%%
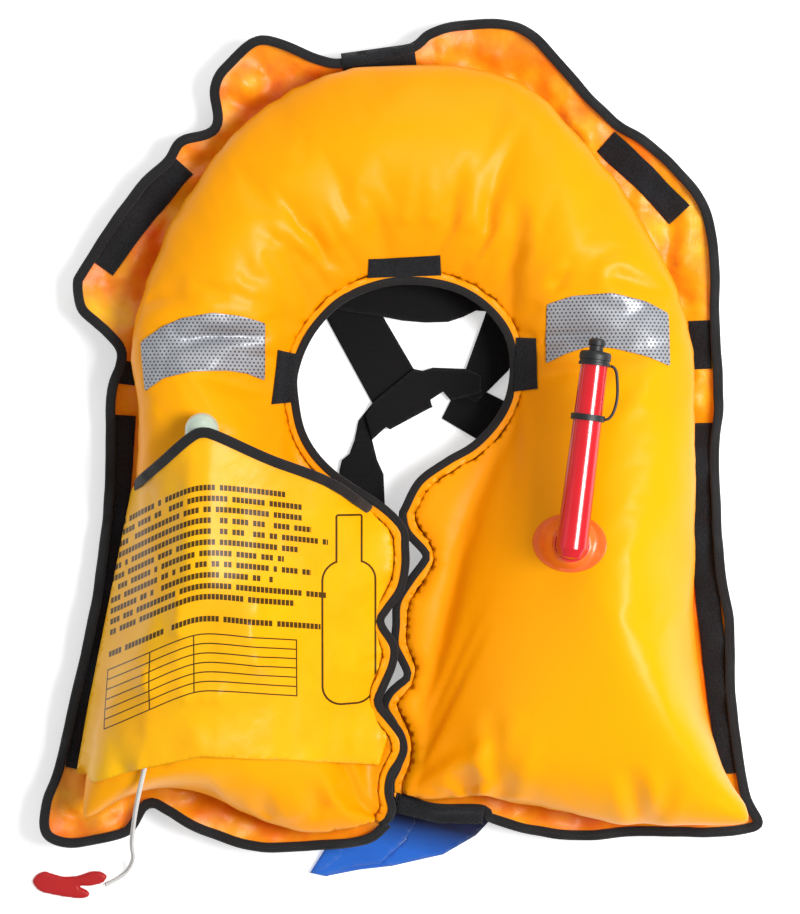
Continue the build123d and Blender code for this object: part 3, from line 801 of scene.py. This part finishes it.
for node, corners in NECK_TABS.items():
    tab = laid("hook_" + node, cut_out(corners, 3 * MM), 3 * MM,
               lambda x, y: height_on(neck_level, x, y, 44 * MM) + 1.3 * MM, 1.2 * MM, hook_finish)
    stands_for(tab, node)

# ---- The reflective tapes: silver glass-bead sheet printed with small hexagons, with a plain
# welded border, stitched flat on the bladder's shoulders. The left one is creased at its outer end.
tape_finish = Finish("silver_reflective_sheet", Roughness=0.4, Metallic=0.25)
tape_x, tape_y, _ = tape_finish.parts()
dot_pitch = 3.1 * MM
row_share = 0.866
dot_rows = tape_y / (dot_pitch * row_share)
odd_row = ((dot_rows % 2) > 1) * 0.5
dot_across = ((tape_x / dot_pitch + odd_row) % 1) - 0.5
dot_up = ((dot_rows % 1) - 0.5) * row_share
dots = (dot_across * dot_across + dot_up * dot_up) < 0.06
silver = tape_finish.blend(tape_finish.noise(30, 3), shade(130, 133, 140), shade(184, 186, 190))
tape_finish.feed("Base Color", tape_finish.blend(dots, silver, shade(72, 75, 82)))
tape_finish.feed("Roughness", tape_finish.noise(40) * 0.25 + 0.3)
tape_finish.bump(tape_finish.noise(45, 3) * 2 - dots * 0.4, 0.5 * MM, 0.7)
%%
TASK REQUIREMENTS >> Go through the listing and copy all of it exactly.

RESPONSE TO THE EXERCISE >>
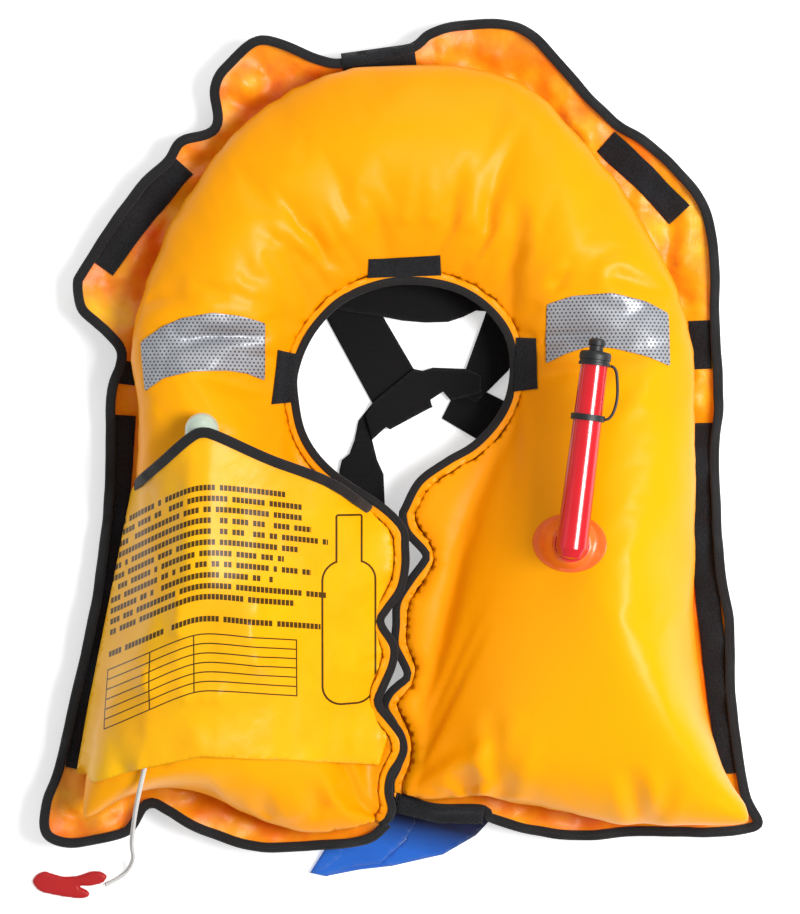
Continue the build123d and Blender code for this object: part 3, from line 801 of scene.py. This part finishes it.
for node, corners in NECK_TABS.items():
    tab = laid("hook_" + node, cut_out(corners, 3 * MM), 3 * MM,
               lambda x, y: height_on(neck_level, x, y, 44 * MM) + 1.3 * MM, 1.2 * MM, hook_finish)
    stands_for(tab, node)

# ---- The reflective tapes: silver glass-bead sheet printed with small hexagons, with a plain
# welded border, stitched flat on the bladder's shoulders. The left one is creased at its outer end.
tape_finish = Finish("silver_reflective_sheet", Roughness=0.4, Metallic=0.25)
tape_x, tape_y, _ = tape_finish.parts()
dot_pitch = 3.1 * MM
row_share = 0.866
dot_rows = tape_y / (dot_pitch * row_share)
odd_row = ((dot_rows % 2) > 1) * 0.5
dot_across = ((tape_x / dot_pitch + odd_row) % 1) - 0.5
dot_up = ((dot_rows % 1) - 0.5) * row_share
dots = (dot_across * dot_across + dot_up * dot_up) < 0.06
silver = tape_finish.blend(tape_finish.noise(30, 3), shade(130, 133, 140), shade(184, 186, 190))
tape_finish.feed("Base Color", tape_finish.blend(dots, silver, shade(72, 75, 82)))
tape_finish.feed("Roughness", tape_finish.noise(40) * 0.25 + 0.3)
tape_finish.bump(tape_finish.noise(45, 3) * 2 - dots * 0.4, 0.5 * MM, 0.7)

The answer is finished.